Making of Janapada Khadi

With the proliferation of several duplicate ‘Khadis’ or the trend of reckless interchanging of the terms ‘Khadi’ and ‘handloom’ to promote ‘sustainable’ businesses, even well-meaning consumers are conned into making wrong choices. While there is ample information out there, there is a serious deficit of knowledge which allows for misinformed choices to be made. One of the ways by which Janapada Khadi aims to fill this knowledge gap is by empowering consumers to make right choices by giving them the right education and transparency in production. In order to demand the right products, a consumer must be aware of the process of Khadi-making which in itself is unique and distinctive, and markedly different from other kinds of fabric making.

Often, the terms Khadi and handloom are used interchangeably. However, the two are different from each other. Weaving done on handloom using a mill spun yarn is called a handloom fabric, whereas, weaving done on handloom using handspun yarn sets Khadi apart. This makes Khadi weaving more complex in comparison. Since the yarn is hand spun, yarn breakage is inherent and natural. The strength of the yarn is uneven compared to a mill yarn, making Khadi naturally coarse and irregular. It is the only fabric where texture is so unique that no two fabrics are identical, thus lending its exclusivity in terms of feel and texture.

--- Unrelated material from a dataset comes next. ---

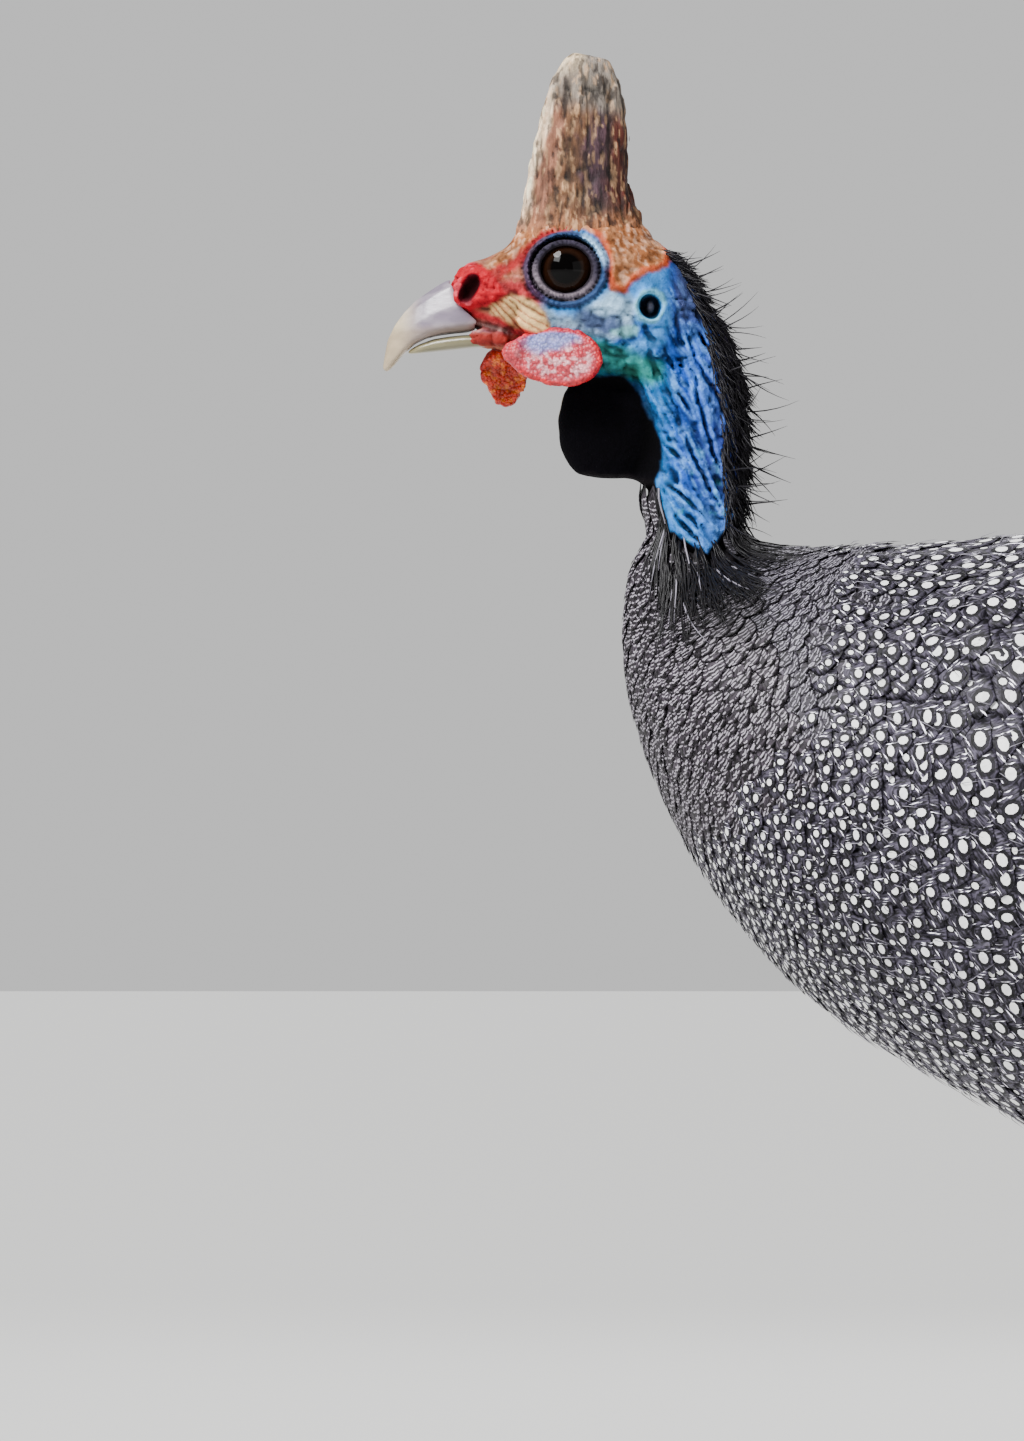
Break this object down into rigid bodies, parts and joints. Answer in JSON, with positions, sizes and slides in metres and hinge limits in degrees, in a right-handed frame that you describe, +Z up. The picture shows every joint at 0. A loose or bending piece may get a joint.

Khadi making is meticulous and involves many steps. The pre-processing itself involves five steps.

The first step is ginning, where the cotton fibres (lint) are separated from cotton seeds. The lint is then compressed to make large bundles called bales. Baling the cotton makes transportation easier. The second process is called blowing. It is during this process that the cotton is un-bailed or unpacked. The third process is carding. Here, the unpacked cotton is cleaned to produce long bundles of cotton fibre called ‘sliver’. The fourth process is drawing. Drawing helps in making uniform quality of silver by combining multiple slivers. The fifth process is known as roving, where uniform quality of silver is given twist to produce rovings (long and narrow bundle of cotton fibre).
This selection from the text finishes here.